The Beaumont Police Department wrote on Facebook on August 31, “The City of Beaumont is working to restore the water supply as soon as possible. During the current water outage it is recommended that you shut down your water heating system. Turning the water heater off will prevent it from overheating or catching fire when the tank runs dry. Gas: Twist the dial on the top of the thermostat from the ON to the OFF position, and shutoff the gas supply valve to the tank. Electric: Switch the circuit breaker for the water heater to the OFF position.”
2. People Begged for Help & Water on Social Media
For days, people in Beaumont, Houston, Port Arthur, and other flooded communities have taken to social media to beg for rescue, food and, now, water.
Dramatic rescues were made as the town flooded.
There were pleas for help on social media for people still trapped by floods.
Animals were also in dire need of help.
Police said there were rampant rumors. “RUMOR CONTROL: Entergy/City of Beaumont is NOT cutting power to residents. (Unless your house is under water and it is a safety issue or a sub station goes down due to high water) They are re routing those lines and working to keep power up,” Beaumont police wrote on August 31. “We have numerous Federal and State resources here and on their way. Media organizations are getting calls asking for assistance from the government and saying there is no help here. We are working closely with Task Force teams from all over the United States, National Guard, Coast Guard and too MANY teams to list. We do NOT need private boat owners to respond to Beaumont for assistance. If you are in an emergency situation (life threatening not just minor water in your home) call 911.”
It’s perhaps the most extreme irony that, surrounded by water that is threatening their lives, people need water to live and were running out of it to drink.
Beaumont was swamped with 26 inches of rain on Tuesday, August 29 alone, according to The Huffington Post. Photos show the community deluged with flood waters. There is a federal prison in Beaumont, but it has not been evacuated.
3. The Hospital Required 50,000 Gallons of Water to Run
Hospitals require a lot of water. “The hospital needs about 50,000 gallons of water a day to run,” hospital medical director Ali Osman said to Weather.com. “The hospital administration tried to procure that water from water tankers, state and local resources. So far, we are unable to.”
The site reported that the hospital was evacuating its sickest patients first and predicting looming disaster if water doesn’t arrive soon.
“Due to the failure of the city’s water pump, it is in the best interest of our current patients to transfer to other acute care facilities,” Baptist Hospitals of Southeast Texas said August 31, according to NPR. “Due to the city-wide lack of services, we have no other alternative but to discontinue all services which will include emergency services. This is being done immediately.”
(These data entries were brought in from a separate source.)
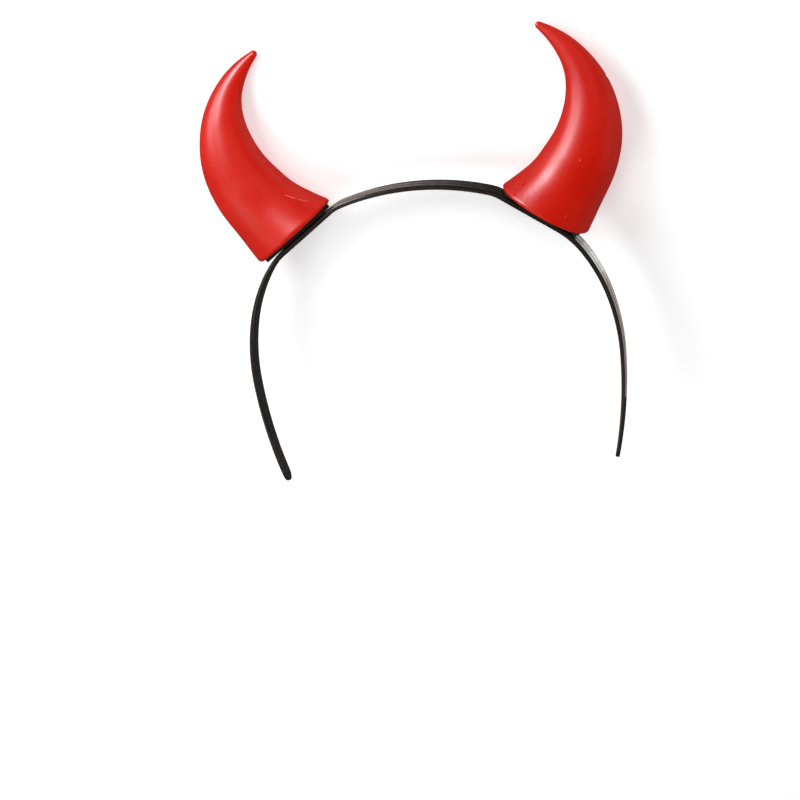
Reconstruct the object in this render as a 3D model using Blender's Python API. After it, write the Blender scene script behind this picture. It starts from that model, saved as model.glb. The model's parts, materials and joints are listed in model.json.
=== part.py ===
"""Devil horns headband: a black plastic band with two hollow red horns, lying on its back.

The band is drawn as it is worn, in its own plane: +X to the viewer's right, +Y to the crown,
+Z to the front. One parent empty then lays the whole thing down on the backs of its horns.
"""
import math
from collections import namedtuple

import bpy
from mathutils import Matrix, Vector

MM = 0.001
GAP = 0.3 * MM

# Band: half of its outer face, from the crown to one tip, as arcs that follow on smoothly
Stretch = namedtuple("Stretch", "place length turn")
BAND_STRETCHES = (
    Stretch("crown", 34.5 * MM, 17.0),
    Stretch("bend above the horn", 6 * MM, 18.5),
    Stretch("seat of the horn", 29 * MM, 0.0),
    Stretch("shoulder", 15 * MM, 22.0),
    Stretch("upper arm", 24 * MM, 18.5),
    Stretch("lower arm", 28 * MM, 16.5),
    Stretch("tail", 50 * MM, 14.0),
)
HALF_LENGTH = sum(stretch.length for stretch in BAND_STRETCHES)
CROWN_HEIGHT = 16.8 * MM
BAND_WIDTH = 12 * MM
BAND_THICKNESS = 2.4 * MM
TAPER_START = 86 * MM
TIP_WIDTH = 9 * MM
TIP_THICKNESS = 1.8 * MM
TIP_ROUND = 4 * MM
TIP_SHARES = (0.4, 0.7, 0.9, 0.98)
BAND_CORNER = 0.7 * MM
FACE_CROWN = 0.25 * MM
FACE_SHARES = (-1.0, -0.5, 0.0, 0.5, 1.0)
CORNER_ANGLES = (60, 30, 0)
BAND_STEP = 3 * MM

# Horn: sections along its spine, with the spine's lean inward and half the section's width
Section = namedtuple("Section", "along lean half_width")
HORN_SECTIONS = (
    Section(0.0 * MM, -14.0, 21.9 * MM),
    Section(7.0 * MM, -12.5, 19.9 * MM),
    Section(15.0 * MM, -5.5, 18.0 * MM),
    Section(30.0 * MM, 5.5, 16.3 * MM),
    Section(44.0 * MM, 22.5, 14.1 * MM),
    Section(59.0 * MM, 40.5, 10.7 * MM),
    Section(74.0 * MM, 61.0, 6.8 * MM),
    Section(87.0 * MM, 78.0, 3.9 * MM),
    Section(94.5 * MM, 87.0, 2.2 * MM),
    Section(98.3 * MM, 88.0, 1.4 * MM),
)
HORN_LENGTH = HORN_SECTIONS[-1].along
HORN_TIP_RADIUS = HORN_SECTIONS[-1].half_width
HORN_PLACE = 60 * MM
HORN_LIFT = 2.0 * MM
HORN_DEPTH_RATIO = 0.77
SQUARE_UP = 25 * MM
SPINE_STEP = 1 * MM
HORN_SIDES = 36
OUTER_ROWS = 26
INNER_ROWS = 17
TIP_ROW_SHARES = (0.1, 0.45, 0.75, 0.93)
HOLLOW_END_SHARES = (0.85, 0.5, 0.15)

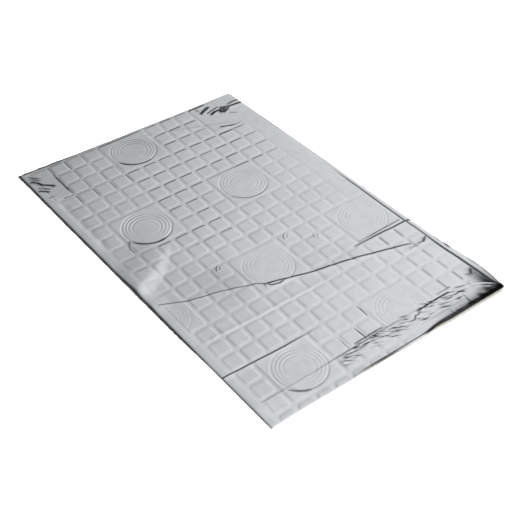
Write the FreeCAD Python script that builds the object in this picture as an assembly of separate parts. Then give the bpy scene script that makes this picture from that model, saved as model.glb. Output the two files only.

4. Some Stores in Beaumont Have Bottled Water & Are Limiting How Much People Can Take
Luckily, there are a few stores with water in Beaumont, and they have opened their doors. The Beaumont Enterprise listed these stores with water on August 31:
Kroger on Dowlen
H-E-B on Dowlen and College
Dollar General on College, Dowlen, and 11th
Family Dollar on College
Family Dollar on 11th Street (single bottles, no cases)
Market Basket on 105 at U.S. 69
All CVS stores will be closing at 6 p.m.
Valero on 105 and Eastex, near Market Basket
Shell at 105 and Major
Dollar Tree in the Gateway Shopping Center
StopNGo on Calder Avenue (bottles)
Lowe’s on Dowlen until 5 p.m.
Salvation Army on I-10 and 11th St.
Southeast Texas Food Bank (by car only).
Read more here.
People lined up outside stores to get water, Huffington Post reported.
5. The Military Is Planning to Bring Fresh Water to Beaumont
Enter the U.S. military. FEMA Director Brock Long said that the military will “help get water to the city’s nearly 120,000 residents,” NPR reported.
Police posted these photos on Facebook:
“We’re working with partners at DOD and state to open points of distribution to service citizens there in that dire situation,’ Long said, according to NPR.